Sorted by Squirrels.

Sunday 7 June 2009

FTW!

A little vulgar I know, but it's an adequate expression of how I'm feeling right now.

The SD2IEC is working beautifully. Up to this point it was suffering from some syndrome resulting in erratic behaviour at best to a more normal position of outright refusal to work.

I could make things work sometimes by shimmying wires around, so this seemed to be the obvious first move. I stripped all the long wires away and remade the connections. It's often easier to see where a wire should be routed second time around...

While I was at it the ceramic resonator that I used originally was swapped out for a proper crystal. As I've got JiffyDOS in all my C= machines it is necessary to have an accurate clock source. Fastloaders demand cycle-accurate timing and both the internal RC oscillator and resonators are lacking in the accuracy department, to coin a contemporary phrase.

I reworked the cable too as the original one was made from some CAT5 (yellow, yum!) and had been shortened a couple of times to try and increase reliability.

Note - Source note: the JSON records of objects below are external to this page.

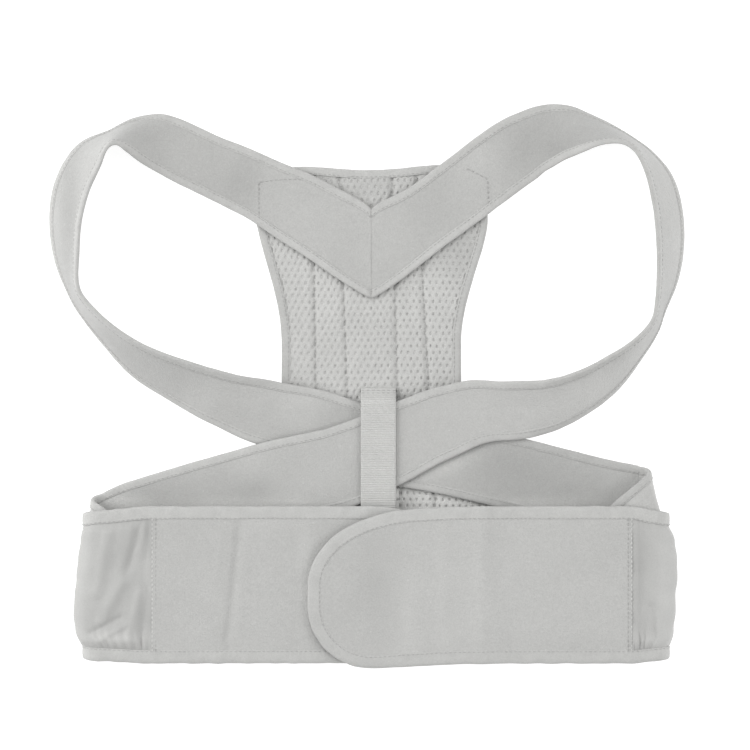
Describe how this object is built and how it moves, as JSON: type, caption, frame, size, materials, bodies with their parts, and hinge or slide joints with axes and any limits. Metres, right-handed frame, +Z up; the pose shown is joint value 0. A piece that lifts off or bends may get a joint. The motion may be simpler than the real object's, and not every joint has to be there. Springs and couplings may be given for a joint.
{
  "type": "posture corrector",
  "caption": "Wearable back support: padded mesh back panel, two crossed shoulder straps forming arm loops, and a wide waist belt that overlaps and closes in front, lying flat.",
  "frame": {"origin": "centre of the back panel's underside, where it lies on a surface", "axes": "+Y along the back panel to its shoulder end, +Z up from the surface to the closed belt's front, +X to the side of the belt's right-hand front panel as seen from above"},
  "size_m": [0.4546, 0.4005, 0.0427],
  "materials": {
    "strap_fabric": "brushed loop pile, matt",
    "mesh_fabric": "open spacer mesh, matt",
    "binding_tape": "woven tape folded over the edge",
    "webbing": "ribbed elastic webbing",
    "side_fabric": "puckered stretch fabric",
    "hook_tape": "fine nylon hooks"
  },
  "bodies": {
    "root": {"back_panel": "mesh_fabric", "back_panel_binding": "binding_tape", "webbing_keeper": "webbing", "hook_patch": "hook_tape", "shoulder_strap_left": "strap_fabric", "strap_binding_left_inner": "binding_tape", "strap_binding_left_outer": "binding_tape", "belt_panel_left": "strap_fabric", "belt_binding_left": "binding_tape", "side_panel_left": "side_fabric", "shoulder_strap_right": "strap_fabric", "strap_binding_right_inner": "binding_tape", "strap_binding_right_outer": "binding_tape", "belt_panel_right": "strap_fabric", "belt_binding_right": "binding_tape", "side_panel_right": "side_fabric"}
  },
  "joints": []
}
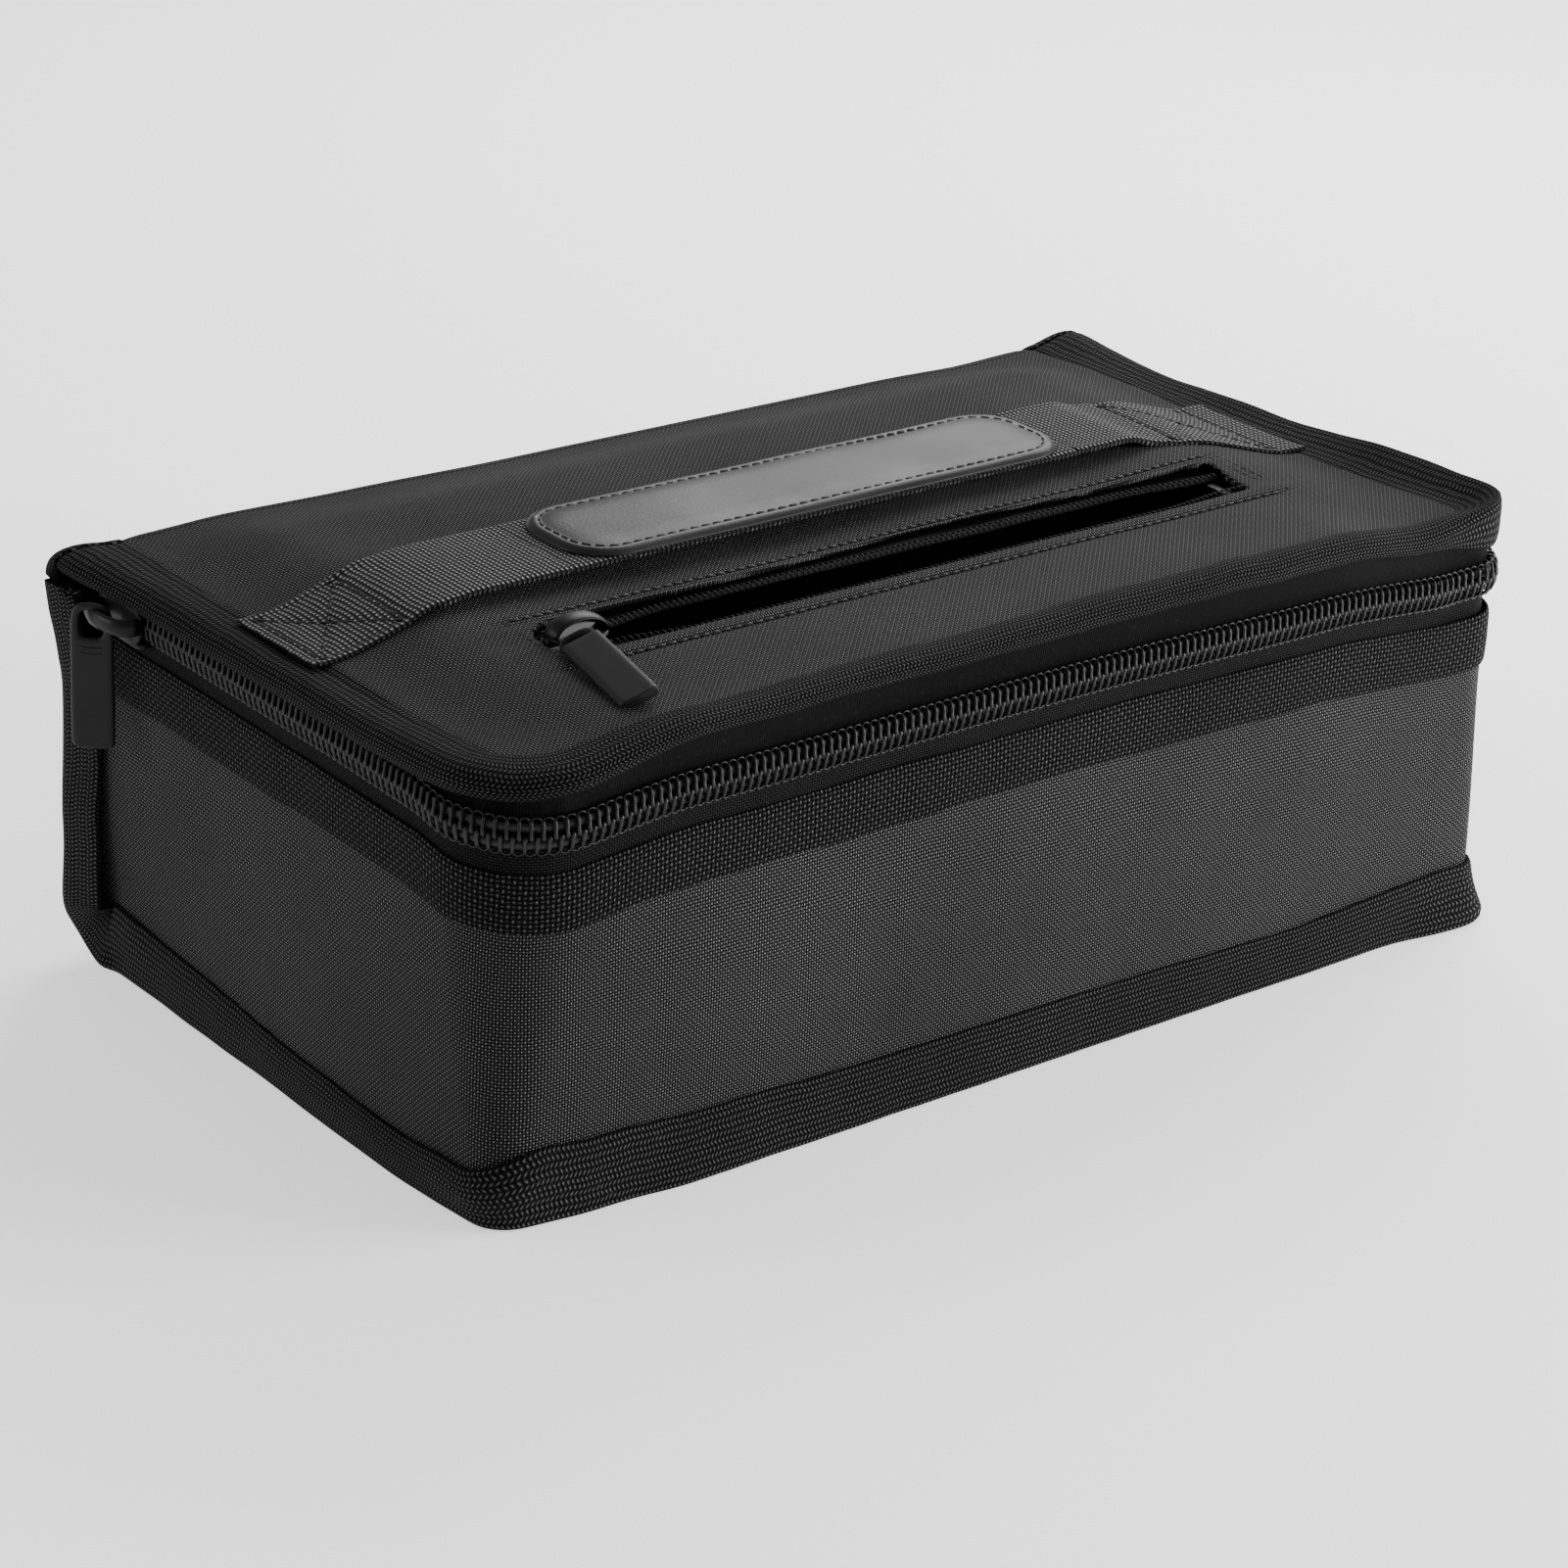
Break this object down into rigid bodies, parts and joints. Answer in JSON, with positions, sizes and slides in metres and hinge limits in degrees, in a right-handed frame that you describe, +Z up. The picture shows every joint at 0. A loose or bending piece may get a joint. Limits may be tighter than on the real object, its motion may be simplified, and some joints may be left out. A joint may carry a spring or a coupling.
{
  "type": "lipo safe bag",
  "caption": "Padded rectangular battery bag with a zip-round hinged lid, webbing carry strap with leather grip, bound edges and a zipped pocket in the lid.",
  "frame": {"origin": "middle of the face that the bag stands on", "axes": "+X along the bag's length, +Y to the hinge side at the rear, +Z up"},
  "size_m": [0.2966, 0.164, 0.1072],
  "materials": {
    "oxford_cloth": "woven, matt",
    "foam": "foam, matt",
    "fire_lining": "coated glass-fibre cloth, matt",
    "band_twill": "coarse twill, matt",
    "binding_tape": "herringbone twill, matt",
    "zip_tape": "fine weave, matt",
    "zip_coil": "gloss",
    "black_metal": "gloss black",
    "satin_metal": "satin black",
    "webbing": "ribbed webbing, matt",
    "grip_leather": "semi-gloss",
    "thread": "twisted thread"
  },
  "bodies": {
    "case": {"wall_fabric": "oxford_cloth", "wall_padding": "foam", "wall_lining": "fire_lining", "wall_band": "band_twill", "back_base_fabric": "oxford_cloth", "back_base_padding": "foam", "back_base_lining": "fire_lining", "base_binding": "binding_tape", "rear_binding_left": "binding_tape", "rear_binding_right": "binding_tape", "zip_tape_lower": "zip_tape", "zip_coil_lower": "zip_coil", "top_stop_lower": "black_metal", "bottom_stop": "black_metal"},
    "lid": {"lid_fabric": "oxford_cloth", "lid_padding": "foam", "lid_lining": "fire_lining", "lid_binding": "binding_tape", "hinge_fold": "oxford_cloth", "binding_fold_left": "binding_tape", "binding_fold_right": "binding_tape", "zip_tape_upper": "zip_tape", "zip_coil_upper": "zip_coil", "top_stop_upper": "black_metal", "pocket_pouch": "fire_lining", "pocket_tape_front": "zip_tape", "pocket_tape_rear": "zip_tape", "pocket_coil_front": "zip_coil", "pocket_coil_rear": "zip_coil", "pocket_stop": "black_metal", "pocket_stitch": "thread", "strap_anchor_left": "webbing", "strap_anchor_right": "webbing", "strap_stitch_left": "thread", "strap_stitch_right": "thread", "strap_ramp_left": "webbing", "strap_ramp_right": "webbing"},
    "handle": {"strap_centre": "webbing", "grip": "grip_leather", "grip_stitch": "thread"},
    "main_slider": {"main_slider": "black_metal"},
    "main_puller": {"main_puller": "satin_metal"},
    "pocket_slider": {"pocket_slider": "black_metal"},
    "pocket_puller": {"pocket_puller": "satin_metal"}
  },
  "joints": [
    {"name": "lid_hinge", "type": "hinge", "parent": "case", "child": "lid", "pos_m": [0, 0.08, 0.0952], "axis": [-1, 0, 0], "range_deg": [0, 200], "deforming": ["hinge_fold", "binding_fold_left", "binding_fold_right"]},
    {"name": "handle_lift", "type": "slide", "parent": "lid", "child": "handle", "axis": [0, 0, 1], "range_m": [0, 0.018], "deforming": ["strap_ramp_left", "strap_ramp_right"]},
    {"name": "main_zip", "type": "slide", "parent": "case", "child": "main_slider", "axis": [0, -1, 0], "range_m": [0, 0.1]},
    {"name": "main_puller_swing", "type": "hinge", "parent": "main_slider", "child": "main_puller", "pos_m": [-0.1485, 0.054, 0.086], "axis": [0, 1, 0], "range_deg": [0, 110]},
    {"name": "pocket_zip", "type": "slide", "parent": "lid", "child": "pocket_slider", "axis": [1, 0, 0], "range_m": [0, 0.166]},
    {"name": "pocket_puller_swivel", "type": "hinge", "parent": "pocket_slider", "child": "pocket_puller", "pos_m": [-0.0881, -0.031, 0.103], "axis": [0, 0, 1], "range_deg": [-80, 60]}
  ]
}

The resulting splices were ugly so had to go.

The result of all this industry? Bing bing bing bing Jackpot! Solid, speedy loading. C128, C64 and VC20 all enjoying the flowing bits.



The cassette case is a scaling back of the original scope. I was going to mount it inside a C2N datasette player, hence the fashioning of the board into a rough cassette tape shape. This was because my first SD floppy emulator was a SIO2SD board for 8-bit Ataris, built into the shell of an XC12 (Ugly, ugly brute) cassette player, which I may well present soon as I have to go back inside it to repair a keyswitch.

Here's the board, naked and from behind - exactly how I like it:




I am constantly in awe at the fine people who produce these fine projects. If I had to doff my hat every time the awe swelled within, I would be doffing almost continually. Lars P, Unseen and countless others, you know who you are, you have my deepest admiration.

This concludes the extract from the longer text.